Mencari Harapan

FidellaAnandhita Savitri 22 Maret 2015

“Kamu dari kota, sekolah tinggi-tinggi, di universitas bagus, kenapa mau-maunya ngajar di pedalaman? Di sini kan nggak ada apa-apa.” Seorang pemuda yang kebetulan bermalam di rumah hostfam saya membuka obrolan.

Saya yang sedang serius mengetik, menjawab seadanya, “Kenapa nggak?”

“Yaaa.. saya heran aja. Banyak kamu punya kesempatan di kota. Kenapa malah milih ke sini? Takut kalah saing ya di kota?”
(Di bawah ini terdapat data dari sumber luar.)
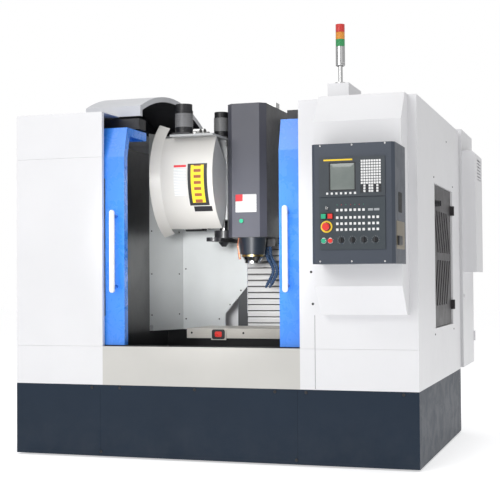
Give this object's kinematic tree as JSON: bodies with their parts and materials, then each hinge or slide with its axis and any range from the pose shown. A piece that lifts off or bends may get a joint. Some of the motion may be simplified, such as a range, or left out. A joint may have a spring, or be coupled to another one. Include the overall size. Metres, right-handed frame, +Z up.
{
  "type": "cnc machining center",
  "caption": "Enclosed vertical milling machine with sliding doors, tool changer, slotted table, control pendant and rear electrical cabinet.",
  "frame": {"origin": "on the floor, under the middle of the whole machine's box", "axes": "+Z up, +Y from the operator's side to the rear, +X to the operator's right"},
  "size_m": [2.5062, 2.722, 2.455],
  "materials": {
    "white_paint": "satin",
    "base_paint": "satin",
    "sill_paint": "satin",
    "blue_paint": "gloss",
    "pendant_paint": "satin",
    "head_paint": "satin",
    "guard_paint": "satin",
    "casting": "painted",
    "table_iron": "ground",
    "stainless": "brushed",
    "liner_paint": "satin",
    "machined_steel": "ground",
    "dark_steel": "matt",
    "black_plastic": "matt",
    "white_plastic": "gloss",
    "panel_plastic": "matt",
    "red_plastic": "gloss",
    "green_plastic": "gloss",
    "lens": "gloss",
    "pane": "clear"
  },
  "bodies": {
    "machine": {"bed": "casting", "column": "casting", "leveling_feet": "machined_steel", "skirt_panels": "base_paint", "front_apron": "sill_paint", "front_panels": "white_paint", "left_side_panel": "white_paint", "right_side_panel": "white_paint", "rear_and_roof_panels": "white_paint", "magazine_hood": "white_paint", "door_rails": "dark_steel", "inner_walls": "liner_paint", "chip_pan": "stainless", "z_way_cover": "stainless", "axis_drives": "machined_steel", "operator_console": "white_paint", "pendant_housing": "pendant_paint", "display_unit": "panel_plastic", "operator_panel": "panel_plastic", "tower_light_box": "white_paint", "tower_light_mast": "machined_steel", "tower_lenses": "lens", "magazine_cover": "guard_paint", "changer_gearbox": "casting", "changer_motors": "dark_steel", "electrical_cabinet": "white_paint"},
    "left_door": {"left_door": "blue_paint", "left_door_window": "pane", "left_door_handle": "white_plastic"},
    "right_door": {"right_door": "blue_paint", "right_door_window": "pane", "right_door_handle": "white_plastic"},
    "saddle": {"saddle": "stainless", "x_axis_drive": "machined_steel"},
    "table": {"table": "table_iron"},
    "front_way_cover": {"y_cover_front": "stainless"},
    "rear_way_cover": {"y_cover_rear": "stainless"},
    "head": {"spindle_head": "casting", "head_cover": "head_paint", "coolant_fittings": "black_plastic"},
    "spindle": {"spindle": "machined_steel"},
    "unclamp_button": {"unclamp_button": "green_plastic"},
    "magazine_disc": {"magazine_disc": "machined_steel"},
    "change_pot": {"change_pot": "black_plastic"},
    "arm_shaft": {"arm_shaft": "machined_steel"},
    "change_arm": {"changer_arm": "machined_steel"},
    "side_door": {"side_door": "guard_paint"},
    "side_door_knob": {"side_door_knob": "black_plastic"},
    "cabinet_door": {"cabinet_door": "white_paint", "heat_exchanger": "white_paint"},
    "estop": {"estop_button": "red_plastic"},
    "power_on": {"power_on_button": "green_plastic"},
    "power_off": {"power_off_button": "red_plastic"},
    "cycle_start": {"cycle_start_button": "green_plastic"},
    "feed_hold": {"feed_hold_button": "red_plastic"},
    "key_switch": {"key_switch": "machined_steel"},
    "knob_1": {"selector_knob_1": "black_plastic"},
    "knob_2": {"selector_knob_2": "black_plastic"},
    "knob_3": {"selector_knob_3": "black_plastic"},
    "knob_4": {"selector_knob_4": "black_plastic"}
  },
  "joints": [
    {"name": "left_door_slide", "type": "slide", "parent": "machine", "child": "left_door", "axis": [1, 0, 0], "range_m": [0, 0.469]},
    {"name": "right_door_slide", "type": "slide", "parent": "machine", "child": "right_door", "axis": [1, 0, 0], "range_m": [-0.469, 0]},
    {"name": "saddle_slide", "type": "slide", "parent": "machine", "child": "saddle", "axis": [0, 1, 0], "range_m": [-0.24, 0.15]},
    {"name": "table_slide", "type": "slide", "parent": "saddle", "child": "table", "axis": [1, 0, 0], "range_m": [-0.265, 0.265]},
    {"name": "front_cover_slide", "type": "slide", "parent": "machine", "child": "front_way_cover", "axis": [0, 1, 0], "range_m": [-0.12, 0.075]},
    {"name": "rear_cover_slide", "type": "slide", "parent": "machine", "child": "rear_way_cover", "axis": [0, 1, 0], "range_m": [-0.12, 0.075]},
    {"name": "head_slide", "type": "slide", "parent": "machine", "child": "head", "axis": [0, 0, 1], "range_m": [-0.23, 0.174], "deforming": ["z_way_cover"]},
    {"name": "spindle_turn", "type": "hinge", "parent": "head", "child": "spindle", "pos_m": [-0.03315, -0.118, 1.128], "axis": [0, 0, 1], "continuous": true},
    {"name": "unclamp_press", "type": "slide", "parent": "head", "child": "unclamp_button", "axis": [0, 1, 0], "range_m": [0, 0.004], "stiffness_N_per_m": 600},
    {"name": "disc_turn", "type": "hinge", "parent": "machine", "child": "magazine_disc", "pos_m": [-0.32115, -0.118, 1.664], "axis": [1, 0, 0], "continuous": true},
    {"name": "pot_flip", "type": "hinge", "parent": "magazine_disc", "child": "change_pot", "pos_m": [-0.41315, -0.118, 1.368], "axis": [0, -1, 0], "range_deg": [0, 90]},
    {"name": "arm_slide", "type": "slide", "parent": "machine", "child": "arm_shaft", "axis": [0, 0, 1], "range_m": [-0.11, 0]},
    {"name": "arm_swing", "type": "hinge", "parent": "arm_shaft", "child": "change_arm", "pos_m": [-0.22315, -0.118, 1.274], "axis": [0, 0, 1], "range_deg": [0, 40]},
    {"name": "side_door_hinge", "type": "hinge", "parent": "machine", "child": "side_door", "pos_m": [1.15385, 0.414, 1.15], "axis": [0, 0, 1], "range_deg": [0, 110]},
    {"name": "side_knob_turn", "type": "hinge", "parent": "side_door", "child": "side_door_knob", "pos_m": [1.13485, -0.21, 1.467], "axis": [1, 0, 0], "range_deg": [0, 90]},
    {"name": "cabinet_door_hinge", "type": "hinge", "parent": "machine", "child": "cabinet_door", "pos_m": [1.16815, 1.354, 1.2], "axis": [0, 0, 1], "range_deg": [0, 110]},
    {"name": "estop_press", "type": "slide", "parent": "machine", "child": "estop", "axis": [0, 1, 0], "range_m": [0, 0.006], "stiffness_N_per_m": 900},
    {"name": "power_on_press", "type": "slide", "parent": "machine", "child": "power_on", "axis": [0, 1, 0], "range_m": [0, 0.004], "stiffness_N_per_m": 600},
    {"name": "power_off_press", "type": "slide", "parent": "machine", "child": "power_off", "axis": [0, 1, 0], "range_m": [0, 0.004], "stiffness_N_per_m": 600},
    {"name": "cycle_start_press", "type": "slide", "parent": "machine", "child": "cycle_start", "axis": [0, 1, 0], "range_m": [0, 0.004], "stiffness_N_per_m": 600},
    {"name": "feed_hold_press", "type": "slide", "parent": "machine", "child": "feed_hold", "axis": [0, 1, 0], "range_m": [0, 0.004], "stiffness_N_per_m": 600},
    {"name": "key_turn", "type": "hinge", "parent": "machine", "child": "key_switch", "pos_m": [0.75485, -1.334, 1.384], "axis": [0, -1, 0], "range_deg": [0, 75]},
    {"name": "knob_1_turn", "type": "hinge", "parent": "machine", "child": "knob_1", "pos_m": [0.82885, -1.334, 1.221], "axis": [0, -1, 0], "range_deg": [-60, 60]},
    {"name": "knob_2_turn", "type": "hinge", "parent": "machine", "child": "knob_2", "pos_m": [0.88685, -1.334, 1.221], "axis": [0, -1, 0], "range_deg": [-60, 60]},
    {"name": "knob_3_turn", "type": "hinge", "parent": "machine", "child": "knob_3", "pos_m": [0.94485, -1.334, 1.221], "axis": [0, -1, 0], "range_deg": [-60, 60]},
    {"name": "knob_4_turn", "type": "hinge", "parent": "machine", "child": "knob_4", "pos_m": [1.00385, -1.334, 1.221], "axis": [0, -1, 0], "range_deg": [-60, 60]}
  ],
  "couplings": [
    {"joint": "front_cover_slide", "follows": "saddle_slide", "ratio": 0.5},
    {"joint": "rear_cover_slide", "follows": "saddle_slide", "ratio": 0.5}
  ]
}
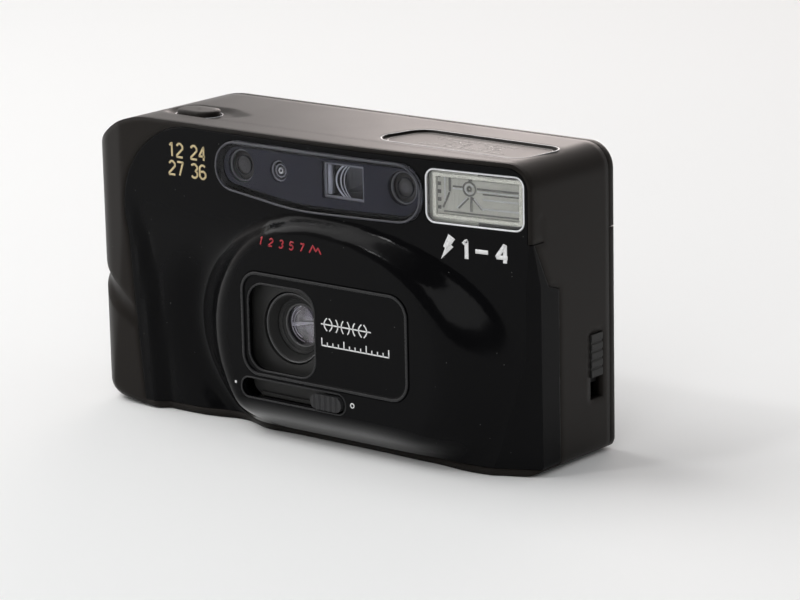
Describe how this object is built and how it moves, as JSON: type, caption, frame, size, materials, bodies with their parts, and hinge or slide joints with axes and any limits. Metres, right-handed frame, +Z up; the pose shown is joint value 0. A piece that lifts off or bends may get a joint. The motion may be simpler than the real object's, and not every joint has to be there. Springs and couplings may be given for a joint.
{
  "type": "compact_film_camera",
  "caption": "Black 35 mm compact film camera with sliding lens barrier, window strip, flash, hinged back, battery door, tripod socket",
  "frame": {"origin": "Origin on the base plane under the lens axis, at the middle of the depth: the plane and the axis that other items are set from.", "axes": "+X along the width to the viewer's right, -Y out of the lens towards the subject, +Z up"},
  "size_m": [0.1328, 0.0428, 0.0726],
  "materials": {
    "shell_black": "fine grained, semi-matt",
    "gloss_black": "polished mould, light wear",
    "dark_plastic": "matt, light-absorbing",
    "gear_white": "moulded acetal",
    "tinted": "smoked acrylic",
    "clear": "clear, coated",
    "steel": "rolled strip and drawn pin",
    "bright": "bright metal film",
    "brass": "turned",
    "board": "coated board",
    "sleeve": "shrunk sleeve"
  },
  "bodies": {
    "camera": {"main_casing": "shell_black", "rear_cover": "shell_black", "eyepiece_surround": "shell_black", "front_cover": "gloss_black", "lens_trim_plate": "gloss_black", "chassis": "dark_plastic", "viewfinder_body": "dark_plastic", "shutter_housing": "dark_plastic", "lens_ring": "dark_plastic", "barrier_guide": "dark_plastic", "window_mask": "dark_plastic", "strap_lug": "dark_plastic", "window_strip": "tinted", "af_units": "tinted", "ready_lamp": "tinted", "finder_front_lens": "clear", "eyepiece_lens": "clear", "flash_window": "clear", "flash_tube": "clear", "rear_element": "clear", "counter_window": "clear", "light_sensor": "clear", "frame_mirror": "clear", "hinge_pin": "steel", "battery_door_pin": "steel", "battery_contacts": "steel", "winding_motor": "steel", "flash_reflector": "bright", "tripod_socket": "brass", "main_board": "board", "flash_board": "board", "release_switch": "board", "flash_capacitor": "sleeve"},
    "back_door": {"back_door": "shell_black", "film_window": "clear", "pressure_plate": "dark_plastic", "pressure_spring": "steel"},
    "door_latch": {"door_latch": "dark_plastic"},
    "battery_door": {"battery_door": "shell_black", "bridge_contact": "steel"},
    "barrier": {"barrier_blade": "dark_plastic", "barrier_knob": "dark_plastic"},
    "shutter_button": {"shutter_button": "gloss_black", "button_spring": "steel"},
    "rewind_button": {"rewind_button": "dark_plastic"},
    "focus": {"focus_cell": "dark_plastic", "front_element": "clear", "middle_element": "clear"},
    "shutter_left": {"shutter_blade_left": "steel"},
    "shutter_right": {"shutter_blade_right": "steel"},
    "take_up": {"take_up_spool": "dark_plastic", "take_up_gear": "gear_white"},
    "idler_1": {"idler_gear_1": "gear_white"},
    "idler_2": {"idler_gear_2": "gear_white"},
    "idler_3": {"idler_gear_3": "gear_white"},
    "idler_4": {"idler_gear_4": "gear_white"},
    "idler_5": {"idler_gear_5": "gear_white"},
    "rewind_fork": {"rewind_fork": "gear_white"},
    "sprocket": {"sprocket": "dark_plastic"},
    "counter": {"counter_drum": "gear_white"}
  },
  "joints": [
    {"name": "back_door_hinge", "type": "hinge", "parent": "camera", "child": "back_door", "pos_m": [-0.0468, 0.0153, 0.027], "axis": [0, 0, 1], "range_deg": [0, 110]},
    {"name": "latch_slide", "type": "slide", "parent": "camera", "child": "door_latch", "axis": [0, 0, -1], "range_m": [0, 0.005], "stiffness_N_per_m": 200},
    {"name": "battery_door_hinge", "type": "hinge", "parent": "camera", "child": "battery_door", "pos_m": [-0.0451, 0, 0.0015], "axis": [0, -1, 0], "range_deg": [0, 95]},
    {"name": "barrier_slide", "type": "slide", "parent": "camera", "child": "barrier", "axis": [-1, 0, 0], "range_m": [0, 0.0208]},
    {"name": "button_press", "type": "slide", "parent": "camera", "child": "shutter_button", "axis": [0, 0, -1], "range_m": [0, 0.001], "stiffness_N_per_m": 900, "deforming": ["button_spring"]},
    {"name": "rewind_press", "type": "slide", "parent": "camera", "child": "rewind_button", "axis": [0, 0, 1], "range_m": [0, 0.0004], "stiffness_N_per_m": 900},
    {"name": "focus_slide", "type": "slide", "parent": "camera", "child": "focus", "axis": [0, -1, 0], "range_m": [0, 0.0008]},
    {"name": "shutter_left_pivot", "type": "hinge", "parent": "camera", "child": "shutter_left", "pos_m": [-0.0066, -0.0114, 0.0184], "axis": [0, -1, 0], "range_deg": [0, 39], "stiffness_Nm_per_rad": 0.0004},
    {"name": "shutter_right_pivot", "type": "hinge", "parent": "camera", "child": "shutter_right", "pos_m": [0.0066, -0.0108, 0.0184], "axis": [0, 1, 0], "range_deg": [0, 39]},
    {"name": "take_up_turn", "type": "hinge", "parent": "camera", "child": "take_up", "pos_m": [-0.0335, 0.0022, 0.025], "axis": [0, 0, 1], "continuous": true},
    {"name": "idler_1_turn", "type": "hinge", "parent": "camera", "child": "idler_1", "pos_m": [-0.01938, 0.00502, 0.003], "axis": [0, 0, 1], "continuous": true},
    {"name": "idler_2_turn", "type": "hinge", "parent": "camera", "child": "idler_2", "pos_m": [-0.00824, 0.00623, 0.003], "axis": [0, 0, 1], "continuous": true},
    {"name": "idler_3_turn", "type": "hinge", "parent": "camera", "child": "idler_3", "pos_m": [0.00295, 0.00657, 0.003], "axis": [0, 0, 1], "continuous": true},
    {"name": "idler_4_turn", "type": "hinge", "parent": "camera", "child": "idler_4", "pos_m": [0.01414, 0.00604, 0.003], "axis": [0, 0, 1], "continuous": true},
    {"name": "idler_5_turn", "type": "hinge", "parent": "camera", "child": "idler_5", "pos_m": [0.02525, 0.00464, 0.003], "axis": [0, 0, 1], "continuous": true},
    {"name": "fork_turn", "type": "hinge", "parent": "camera", "child": "rewind_fork", "pos_m": [0.037, 0.0022, 0.005], "axis": [0, 0, 1], "continuous": true},
    {"name": "sprocket_turn", "type": "hinge", "parent": "camera", "child": "sprocket", "pos_m": [-0.015, 0.007, 0.043], "axis": [0, 0, 1], "continuous": true},
    {"name": "counter_turn", "type": "hinge", "parent": "camera", "child": "counter", "pos_m": [-0.024, 0.008, 0.059], "axis": [0, 0, 1], "continuous": true}
  ],
  "couplings": [
    {"joint": "shutter_right_pivot", "follows": "shutter_left_pivot", "ratio": 1},
    {"joint": "idler_1_turn", "follows": "take_up_turn", "ratio": -1.5714},
    {"joint": "idler_2_turn", "follows": "take_up_turn", "ratio": 1.5714},
    {"joint": "idler_3_turn", "follows": "take_up_turn", "ratio": -1.5714},
    {"joint": "idler_4_turn", "follows": "take_up_turn", "ratio": 1.5714},
    {"joint": "idler_5_turn", "follows": "take_up_turn", "ratio": -1.5714},
    {"joint": "fork_turn", "follows": "take_up_turn", "ratio": 1.375},
    {"joint": "sprocket_turn", "follows": "take_up_turn", "ratio": 1.4},
    {"joint": "counter_turn", "follows": "take_up_turn", "ratio": 0.033333}
  ]
}
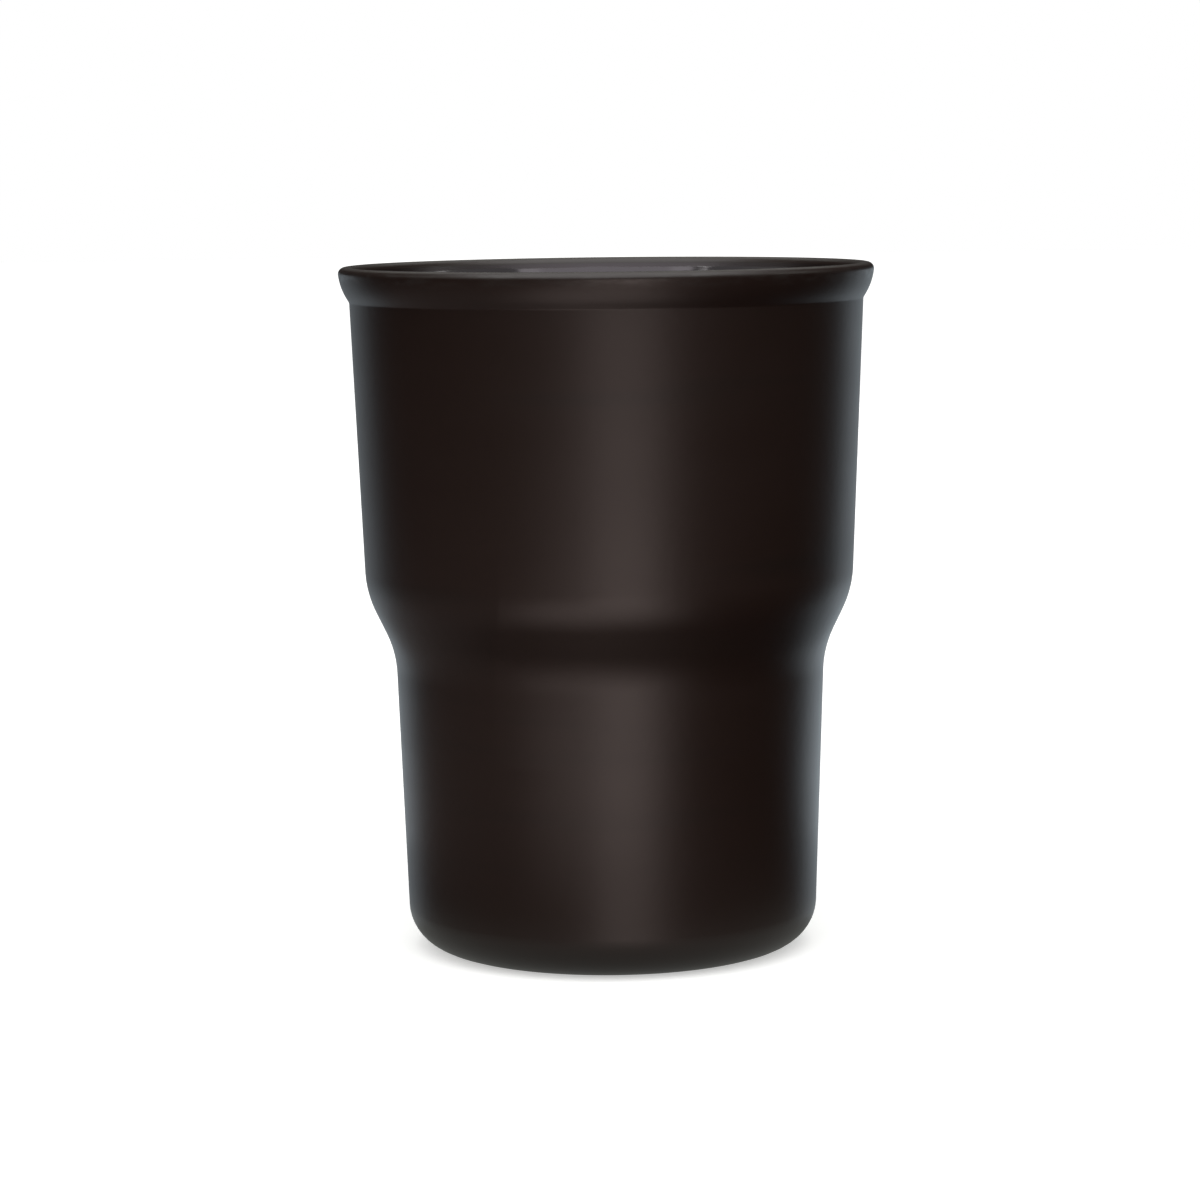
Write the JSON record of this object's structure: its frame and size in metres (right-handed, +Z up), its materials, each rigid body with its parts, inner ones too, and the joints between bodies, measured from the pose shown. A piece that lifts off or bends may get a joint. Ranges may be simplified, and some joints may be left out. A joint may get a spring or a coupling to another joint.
{
  "type": "candle jar",
  "caption": "Empty matte black glass candle jar with a flared lip, a straight upper wall, and a stacking shoulder down to a narrower lower wall.",
  "frame": {"origin": "on the jar's axis, in the plane of the ring that it stands on", "axes": "+Z up the jar's axis towards the mouth; +X and +Y are any two directions across it, because the jar is round"},
  "size_m": [0.08, 0.08, 0.1028],
  "materials": {
    "backed_glass": "glossy fire-polished glass that shows black because lacquer backs it, so it is opaque here",
    "matte_lacquer": "warm black baked lacquer, matte with a soft sheen, sprayed on glass"
  },
  "bodies": {
    "root": {"glass_body": "backed_glass", "lacquer_coat": "matte_lacquer"}
  },
  "joints": []
}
Saya menutup laptop, cukup tertarik akan pertanyaannya yang menggelitik itu. “Emangnya kenapa, Kak? Kok bisa mikir begitu?” Saya balas bertanya.

Ia lalu bercerita kejenuhannya akan pekerjaan yang sekarang. Kurang menantang, begitu keluhnya. Ia ingin mencari pekerjaan lain tapi sulit karena kualifikasinya tidak mencukupi untuk melamar di perusahaan besar. Saya menyimak sambil mengangguk-angguk.

“Saya aja susah betul cari kerja di kota. Kamu sudah susah-susah sekolah tinggi bukannya cari kerja bagus di gedung-gedung, malah mau ke sini. Apa sih yang kamu cari?” ia menutup ceritanya dengan pertanyaan yang membuat saya tersenyum. Inilah kesempatan saya menjelaskan, juga meyakinkan diri sendiri: untuk apa saya ada di sini.

“Begini, Kak. Saya sih nggak takut kalah saing. Iya, mungkin setelah dari sini saya harus kejar ketinggalan selama setahun. Tapi saya sih percaya, pengalaman yang saya dapat di sini luar biasa. Kalau ditanya apa yang saya cari, saya cari harapan kalau anak-anak Indonesia bisa berkembang dan jadi orang hebat di masa depan. Jadi, daripada cuma berharap, mending sekalian terjun ke lapangan kan? Cari harapan di Tanjung Harapan.”

Kali ini, giliran pemuda itu yang mengangguk-angguk.